Data block:
+ + + + + + +
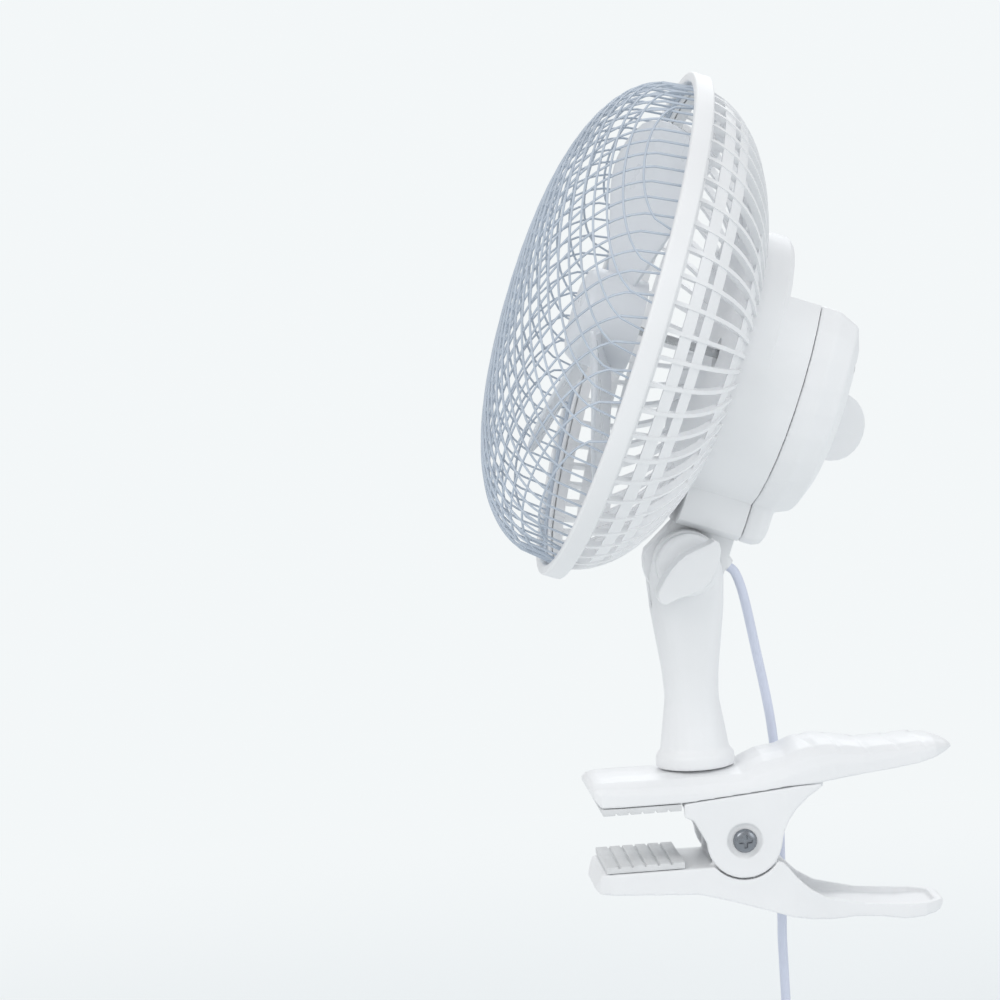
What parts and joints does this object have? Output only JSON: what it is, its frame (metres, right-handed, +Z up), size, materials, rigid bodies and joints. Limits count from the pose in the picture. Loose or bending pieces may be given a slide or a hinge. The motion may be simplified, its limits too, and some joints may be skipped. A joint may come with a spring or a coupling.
{
  "type": "clip fan",
  "caption": "Clip-on desk fan with a round wire guard, tilting motor head, swivelling post, sprung clamp and mains cord.",
  "frame": {"origin": "the middle of the underside of the upper jaw's pad, where it rests on the tabletop", "axes": "+Z up, away from the tabletop; the fan blows towards -Y over the table; the clamp's handles point to +Y; +X is the side with the wing knob"},
  "size_m": [0.182, 0.1584, 0.4373],
  "materials": {
    "white_plastic": "satin moulded",
    "pale_plastic": "satin, slightly translucent",
    "coated_wire": "plastic coated wire",
    "pad_rubber": "matte",
    "steel": "zinc plated",
    "laminations": "bare laminations",
    "copper_winding": "enamelled",
    "cast_metal": "die cast",
    "dark_plastic": "matte",
    "cord_sheath": "soft sheath",
    "tie_plastic": "matte",
    "brass": "nickel-free pins"
  },
  "bodies": {
    "clamp": {"upper_cover": "white_plastic", "clip_body": "white_plastic", "upper_pad": "pad_rubber", "clamp_screw": "steel", "clamp_nut": "steel", "clip_spring": "steel", "cord": "cord_sheath", "cord_coil": "cord_sheath", "cord_tie": "tie_plastic", "plug_body": "cord_sheath", "plug_pin_1": "brass", "plug_pin_2": "brass"},
    "lower_lever": {"lower_lever": "white_plastic", "lower_pad": "pad_rubber"},
    "post": {"post": "white_plastic", "tilt_bolt": "steel", "swivel_washer": "steel", "swivel_screw": "steel"},
    "wing_knob": {"wing_knob": "white_plastic"},
    "head": {"front_net": "coated_wire", "guard_ring": "white_plastic", "rear_grille": "white_plastic", "stator": "laminations", "motor_coil": "copper_winding", "front_bearing_bracket": "cast_metal", "rear_bearing_bracket": "cast_metal", "housing_front": "white_plastic", "housing_rear_cover": "white_plastic", "cover_screw_1": "steel", "cover_screw_2": "steel", "cover_screw_3": "steel", "rotary_switch": "dark_plastic", "cord_gland": "cord_sheath"},
    "fan_rotor": {"fan_blades": "pale_plastic", "motor_shaft": "steel", "rotor": "laminations"},
    "switch_knob": {"switch_knob": "white_plastic"}
  },
  "joints": [
    {"name": "clamp_open", "type": "hinge", "parent": "clamp", "child": "lower_lever", "pos_m": [0, 0.0328, -0.0121], "axis": [1, 0, 0], "range_deg": [-21, 32], "stiffness_Nm_per_rad": 0.6, "deforming": ["clip_spring"]},
    {"name": "post_swivel", "type": "hinge", "parent": "clamp", "child": "post", "pos_m": [0, 0.0194, 0.015], "axis": [0, 0, 1], "range_deg": [-90, 90], "deforming": ["cord"]},
    {"name": "head_tilt", "type": "hinge", "parent": "post", "child": "head", "pos_m": [0, 0.0194, 0.085], "axis": [1, 0, 0], "range_deg": [-40, 40]},
    {"name": "tilt_lock", "type": "hinge", "parent": "post", "child": "wing_knob", "pos_m": [0.015, 0.0194, 0.085], "axis": [1, 0, 0], "range_deg": [0, 180]},
    {"name": "fan_spin", "type": "hinge", "parent": "head", "child": "fan_rotor", "pos_m": [0, 0.00318, 0.16849], "axis": [0, 0.9373, -0.3486], "continuous": true},
    {"name": "speed_switch", "type": "hinge", "parent": "head", "child": "switch_knob", "pos_m": [0, 0.071, 0.12993], "axis": [0, 0.9373, -0.3486], "range_deg": [0, 90]}
  ]
}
+ + + + + + +
What to work on:
Copy, from the material, each line that holds the string "frame".

The completed task:
What parts and joints does this object have? Output only JSON: what it is, its frame (metres, right-handed, +Z up), size, materials, rigid bodies and joints. Limits count from the pose in the picture. Loose or bending pieces may be given a slide or a hinge. The motion may be simplified, its limits too, and some joints may be skipped. A joint may come with a spring or a coupling.
  "frame": {"origin": "the middle of the underside of the upper jaw's pad, where it rests on the tabletop", "axes": "+Z up, away from the tabletop; the fan blows towards -Y over the table; the clamp's handles point to +Y; +X is the side with the wing knob"},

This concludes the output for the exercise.